БК: Здесь есть еще один очень важный момент – мы возвращаемся к структуре мелкобуржуазного бунта. Традиционно пролетарские движения были выстроены иначе. Они, во-первых, локализовались в индустриальных районах и в районах плотного заселения классово-однородной массы, которая была способна единодушно высказать общую коллективную волю. Эти движения не измеряли свою силу возможностью дезорганизовать работу неких систем, а скорее возможностью предъявить свои требования, чтобы прекратить или ослабить эксплуатацию. Каждый раз это было конкретное действие, от которого страдали конкретные капиталисты. В условиях мелкобуржуазного бунта и в новой пространственной среде, скажем, если рабочие «Ford Motors» Ленинградской области не будут ничего бить и разрушать, а просто придут и заблокируют бутики на Невском проспекте, то пострадают не хозяева «Ford Motors», а владельцы бутиков, которые, может, и не вызывают никакой симпатии… но всё же не они этих рабочих непосредственно эксплуатируют. Так или иначе, здесь мы видим гораздо более сложные взаимоотношения.
АП: Тут рождаются картины всеобщей забастовки, которая охватывает весь город.
БК: Всеобщая забастовка действительно является адекватным ответом. Действия должны быть всеобщими, чтобы быть эффективными в революционном понимании. Потому что в противном случае мы получаем картину мелкобуржуазного бунта. Напомню банальную марксистскую истину, что мелкобуржуазный бунт – это палка о двух концах. Мелкая буржуазия в силу своего противоречивого характера может быть сразу и реакционной и прогрессивной силой – в зависимости от того, куда эта энергия направлена. Отсюда концепция гегемонии по Грамши. Гегемония состоит в том, чтобы направить мелкобуржуазную стихию в то русло, в котором она конструктивна. В противном случае мы получаем фашизм. И в этом плане мы имеем сходные по форме выступления НБП и АКМ. И это очень тревожная тенденция.
АП: Характерно, что эти акции имеют пространственный характер, они захватывают какое-то пространство.
БК: Причем они захватывают чужое пространство. Что происходит, когда на заводе оккупационная забастовка? Рабочие отвоевывают свое трудовое пространство для себя, то есть они захватывают свое пространство и делают его уже в полной мере своим. А что такое, скажем, такое действие НБП как захват администрации президента?
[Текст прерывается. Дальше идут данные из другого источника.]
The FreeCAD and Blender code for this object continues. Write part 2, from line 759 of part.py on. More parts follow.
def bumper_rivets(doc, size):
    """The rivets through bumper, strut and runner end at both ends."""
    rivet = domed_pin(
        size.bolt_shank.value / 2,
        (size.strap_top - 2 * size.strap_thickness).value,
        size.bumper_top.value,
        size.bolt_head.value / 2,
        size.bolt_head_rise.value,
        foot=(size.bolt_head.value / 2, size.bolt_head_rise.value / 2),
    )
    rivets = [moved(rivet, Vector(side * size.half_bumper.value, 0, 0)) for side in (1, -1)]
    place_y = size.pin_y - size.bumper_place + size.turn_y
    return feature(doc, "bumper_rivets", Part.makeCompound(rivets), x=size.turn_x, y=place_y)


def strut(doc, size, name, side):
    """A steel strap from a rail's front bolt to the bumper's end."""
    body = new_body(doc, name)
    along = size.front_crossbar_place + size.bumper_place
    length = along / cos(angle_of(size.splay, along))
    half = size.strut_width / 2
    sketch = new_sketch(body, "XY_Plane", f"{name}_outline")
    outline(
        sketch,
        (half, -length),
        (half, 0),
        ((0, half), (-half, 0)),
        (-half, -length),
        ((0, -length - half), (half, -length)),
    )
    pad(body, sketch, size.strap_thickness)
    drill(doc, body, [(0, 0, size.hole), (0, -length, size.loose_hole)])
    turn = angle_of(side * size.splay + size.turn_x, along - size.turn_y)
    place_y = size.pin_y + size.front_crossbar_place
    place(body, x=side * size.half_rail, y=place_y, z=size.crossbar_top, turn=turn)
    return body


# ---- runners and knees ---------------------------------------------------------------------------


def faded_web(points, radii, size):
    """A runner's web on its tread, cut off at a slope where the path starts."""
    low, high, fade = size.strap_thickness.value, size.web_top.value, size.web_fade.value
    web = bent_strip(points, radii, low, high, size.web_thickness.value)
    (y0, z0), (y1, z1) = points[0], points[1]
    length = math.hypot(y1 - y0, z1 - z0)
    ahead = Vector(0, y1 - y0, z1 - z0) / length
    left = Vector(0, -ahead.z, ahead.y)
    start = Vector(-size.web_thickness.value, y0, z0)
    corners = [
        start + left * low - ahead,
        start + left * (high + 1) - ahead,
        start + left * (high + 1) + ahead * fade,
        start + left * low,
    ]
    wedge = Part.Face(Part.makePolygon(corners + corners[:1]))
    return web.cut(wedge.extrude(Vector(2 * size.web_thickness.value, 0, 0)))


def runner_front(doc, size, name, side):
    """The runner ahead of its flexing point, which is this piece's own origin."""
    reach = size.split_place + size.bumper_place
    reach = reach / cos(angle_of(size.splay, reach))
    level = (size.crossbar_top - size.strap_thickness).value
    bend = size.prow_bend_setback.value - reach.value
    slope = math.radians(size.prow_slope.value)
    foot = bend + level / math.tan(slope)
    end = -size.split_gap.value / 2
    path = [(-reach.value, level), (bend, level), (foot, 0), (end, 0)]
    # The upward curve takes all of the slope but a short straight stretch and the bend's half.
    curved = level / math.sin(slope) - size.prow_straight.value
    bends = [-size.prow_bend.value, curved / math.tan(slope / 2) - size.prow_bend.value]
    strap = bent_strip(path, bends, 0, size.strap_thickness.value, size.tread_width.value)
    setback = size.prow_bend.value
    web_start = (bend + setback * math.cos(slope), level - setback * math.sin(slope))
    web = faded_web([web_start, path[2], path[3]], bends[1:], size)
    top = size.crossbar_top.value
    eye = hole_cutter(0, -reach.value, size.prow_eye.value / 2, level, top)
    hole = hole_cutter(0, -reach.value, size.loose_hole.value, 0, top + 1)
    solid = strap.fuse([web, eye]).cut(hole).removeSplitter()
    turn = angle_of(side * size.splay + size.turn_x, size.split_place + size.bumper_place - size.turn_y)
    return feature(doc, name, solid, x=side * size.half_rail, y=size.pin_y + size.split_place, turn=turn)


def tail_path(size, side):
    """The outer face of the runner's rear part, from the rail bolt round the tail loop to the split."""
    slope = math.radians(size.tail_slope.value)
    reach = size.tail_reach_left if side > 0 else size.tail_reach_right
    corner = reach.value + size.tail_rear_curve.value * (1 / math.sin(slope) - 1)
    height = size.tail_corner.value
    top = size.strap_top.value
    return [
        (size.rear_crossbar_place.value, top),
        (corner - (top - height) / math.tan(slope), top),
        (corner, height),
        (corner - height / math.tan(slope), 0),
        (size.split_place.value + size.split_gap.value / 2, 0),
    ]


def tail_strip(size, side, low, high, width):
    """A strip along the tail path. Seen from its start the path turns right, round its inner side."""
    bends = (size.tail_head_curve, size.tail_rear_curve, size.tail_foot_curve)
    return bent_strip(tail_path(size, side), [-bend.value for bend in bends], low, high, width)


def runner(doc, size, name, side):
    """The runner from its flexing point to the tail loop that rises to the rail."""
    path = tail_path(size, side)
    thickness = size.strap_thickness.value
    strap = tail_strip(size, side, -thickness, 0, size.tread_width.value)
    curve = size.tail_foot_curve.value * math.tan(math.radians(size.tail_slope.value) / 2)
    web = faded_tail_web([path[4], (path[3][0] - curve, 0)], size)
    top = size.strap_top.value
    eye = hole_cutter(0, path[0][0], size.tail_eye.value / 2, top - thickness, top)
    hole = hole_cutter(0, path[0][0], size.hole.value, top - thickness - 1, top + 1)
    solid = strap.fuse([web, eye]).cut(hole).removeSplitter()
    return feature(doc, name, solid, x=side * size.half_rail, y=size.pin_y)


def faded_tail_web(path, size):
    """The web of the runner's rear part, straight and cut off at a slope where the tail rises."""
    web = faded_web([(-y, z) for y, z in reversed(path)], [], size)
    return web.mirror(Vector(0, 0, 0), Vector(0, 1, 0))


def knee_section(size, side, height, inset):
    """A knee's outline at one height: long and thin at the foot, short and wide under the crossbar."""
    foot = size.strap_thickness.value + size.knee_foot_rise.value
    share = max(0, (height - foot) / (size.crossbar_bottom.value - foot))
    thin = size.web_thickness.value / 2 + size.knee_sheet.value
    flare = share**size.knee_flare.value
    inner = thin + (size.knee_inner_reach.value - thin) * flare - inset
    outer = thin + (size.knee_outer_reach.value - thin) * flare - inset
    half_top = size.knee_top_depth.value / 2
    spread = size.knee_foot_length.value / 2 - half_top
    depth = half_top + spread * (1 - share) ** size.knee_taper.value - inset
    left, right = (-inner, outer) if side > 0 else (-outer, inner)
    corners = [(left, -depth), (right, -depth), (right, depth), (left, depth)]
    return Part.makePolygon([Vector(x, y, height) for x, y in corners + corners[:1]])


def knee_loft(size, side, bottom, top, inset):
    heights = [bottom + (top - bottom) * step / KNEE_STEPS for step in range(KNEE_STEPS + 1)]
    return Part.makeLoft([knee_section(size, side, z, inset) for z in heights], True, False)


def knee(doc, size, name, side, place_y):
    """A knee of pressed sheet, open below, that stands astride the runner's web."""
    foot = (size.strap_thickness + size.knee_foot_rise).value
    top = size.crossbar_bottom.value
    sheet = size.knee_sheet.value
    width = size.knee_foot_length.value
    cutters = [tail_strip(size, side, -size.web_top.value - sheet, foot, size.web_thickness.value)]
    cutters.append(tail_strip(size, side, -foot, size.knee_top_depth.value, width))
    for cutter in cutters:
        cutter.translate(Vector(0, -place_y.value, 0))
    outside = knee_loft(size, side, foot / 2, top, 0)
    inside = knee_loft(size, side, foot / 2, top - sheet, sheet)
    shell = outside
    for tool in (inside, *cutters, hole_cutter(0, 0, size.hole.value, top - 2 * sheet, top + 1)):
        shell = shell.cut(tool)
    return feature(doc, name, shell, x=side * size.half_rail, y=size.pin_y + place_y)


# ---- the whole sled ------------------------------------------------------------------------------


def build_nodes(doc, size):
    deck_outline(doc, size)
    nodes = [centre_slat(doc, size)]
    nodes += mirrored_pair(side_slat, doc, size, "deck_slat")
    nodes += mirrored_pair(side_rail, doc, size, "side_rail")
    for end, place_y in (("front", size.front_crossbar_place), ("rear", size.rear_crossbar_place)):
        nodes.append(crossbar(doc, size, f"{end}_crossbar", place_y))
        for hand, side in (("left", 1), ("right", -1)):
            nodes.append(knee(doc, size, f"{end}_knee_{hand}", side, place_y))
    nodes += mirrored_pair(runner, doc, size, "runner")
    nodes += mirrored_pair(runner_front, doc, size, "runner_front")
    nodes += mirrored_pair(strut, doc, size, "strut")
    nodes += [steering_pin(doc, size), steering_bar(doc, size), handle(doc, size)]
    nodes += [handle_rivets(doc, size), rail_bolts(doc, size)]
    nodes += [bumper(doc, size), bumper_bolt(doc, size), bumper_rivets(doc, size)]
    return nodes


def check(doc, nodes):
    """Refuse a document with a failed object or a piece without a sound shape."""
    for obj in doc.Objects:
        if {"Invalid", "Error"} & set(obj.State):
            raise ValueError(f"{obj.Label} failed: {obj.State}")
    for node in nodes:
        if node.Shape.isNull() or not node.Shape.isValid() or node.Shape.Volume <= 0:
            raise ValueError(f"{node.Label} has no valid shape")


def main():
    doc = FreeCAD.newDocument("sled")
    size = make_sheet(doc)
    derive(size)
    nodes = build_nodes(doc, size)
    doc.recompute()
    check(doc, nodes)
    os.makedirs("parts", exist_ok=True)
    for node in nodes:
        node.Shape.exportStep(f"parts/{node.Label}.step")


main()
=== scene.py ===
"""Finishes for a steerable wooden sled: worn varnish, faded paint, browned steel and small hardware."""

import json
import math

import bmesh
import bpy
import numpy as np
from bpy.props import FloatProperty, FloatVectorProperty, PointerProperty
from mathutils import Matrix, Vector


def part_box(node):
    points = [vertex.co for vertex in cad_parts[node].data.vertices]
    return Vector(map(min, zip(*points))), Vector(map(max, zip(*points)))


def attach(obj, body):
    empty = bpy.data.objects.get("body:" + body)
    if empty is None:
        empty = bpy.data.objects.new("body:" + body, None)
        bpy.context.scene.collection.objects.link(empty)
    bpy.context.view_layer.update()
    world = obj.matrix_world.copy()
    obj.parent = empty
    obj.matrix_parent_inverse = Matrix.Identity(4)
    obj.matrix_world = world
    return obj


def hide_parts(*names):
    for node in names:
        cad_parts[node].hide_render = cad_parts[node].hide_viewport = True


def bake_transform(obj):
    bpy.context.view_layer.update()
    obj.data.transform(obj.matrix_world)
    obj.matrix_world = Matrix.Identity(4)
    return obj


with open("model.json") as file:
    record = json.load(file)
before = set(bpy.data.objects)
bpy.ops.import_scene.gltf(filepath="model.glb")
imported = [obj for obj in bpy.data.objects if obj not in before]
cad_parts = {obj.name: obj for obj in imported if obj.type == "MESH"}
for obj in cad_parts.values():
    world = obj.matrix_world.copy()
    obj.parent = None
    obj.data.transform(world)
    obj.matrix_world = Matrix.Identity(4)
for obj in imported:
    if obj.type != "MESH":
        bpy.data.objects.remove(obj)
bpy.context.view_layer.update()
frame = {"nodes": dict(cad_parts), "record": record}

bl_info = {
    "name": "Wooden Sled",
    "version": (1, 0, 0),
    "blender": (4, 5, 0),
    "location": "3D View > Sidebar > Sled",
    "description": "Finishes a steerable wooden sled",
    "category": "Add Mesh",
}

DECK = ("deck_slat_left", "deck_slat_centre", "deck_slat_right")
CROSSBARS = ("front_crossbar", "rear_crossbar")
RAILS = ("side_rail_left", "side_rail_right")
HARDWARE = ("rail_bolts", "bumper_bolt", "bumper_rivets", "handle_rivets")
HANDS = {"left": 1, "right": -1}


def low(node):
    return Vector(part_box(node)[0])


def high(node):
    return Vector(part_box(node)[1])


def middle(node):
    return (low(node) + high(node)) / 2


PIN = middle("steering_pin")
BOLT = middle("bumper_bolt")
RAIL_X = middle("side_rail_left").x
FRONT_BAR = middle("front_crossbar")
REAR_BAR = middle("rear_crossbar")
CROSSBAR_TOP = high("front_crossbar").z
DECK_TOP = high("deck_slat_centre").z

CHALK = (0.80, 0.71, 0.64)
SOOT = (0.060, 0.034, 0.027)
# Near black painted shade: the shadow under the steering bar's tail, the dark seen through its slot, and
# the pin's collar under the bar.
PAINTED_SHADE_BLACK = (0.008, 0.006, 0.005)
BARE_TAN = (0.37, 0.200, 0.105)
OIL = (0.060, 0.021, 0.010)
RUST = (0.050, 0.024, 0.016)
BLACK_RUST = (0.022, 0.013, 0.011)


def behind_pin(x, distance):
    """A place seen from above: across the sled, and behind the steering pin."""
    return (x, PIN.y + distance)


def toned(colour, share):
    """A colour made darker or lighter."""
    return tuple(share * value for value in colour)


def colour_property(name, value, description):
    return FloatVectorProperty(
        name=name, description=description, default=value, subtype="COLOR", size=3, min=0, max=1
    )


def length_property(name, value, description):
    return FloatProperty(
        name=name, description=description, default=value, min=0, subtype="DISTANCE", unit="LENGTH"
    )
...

Это уже захват чужого пространства, принципиально иной тип действия. Другое дело, что история показывает: можно захватить не только администрацию президента, но и Зимний дворец…
АП: Здесь нужно говорить об изобретении новых технологий борьбы в городском пространстве.
БК: Уже есть, например, движение “reclaim the street” – возвратим себе улицы. На «Таймс сквер», например, на треногу садится человек с очень громкой музыкой и вокруг начинает несколько человек танцевать. Потом все больше и больше, и уже значительная часть площади просто танцует, машины не могут проехать. Нейтрализовать «зачинщика» нельзя, потому что при любой попытке тренога падает, он ломает себе шею, а полиции так действовать все же нельзя. В России я думаю, тренога упала бы за несколько секунд. И потом еще долго били бы ногами… Reclaim – это не только возвращение, это еще и притязание на то, что раньше принадлежало тебе, было у тебя отнято, и ты пытаешься возвратить его себе. И вот этот reclaim – та форма социального протеста, которая предполагает не только разрушение, захват или паралич города, но и освоение, превращение этих пространств во что-то другое.
Короче, мы должны отвоевать себе пространство. Не только пространство города, но и пространство общественной жизни.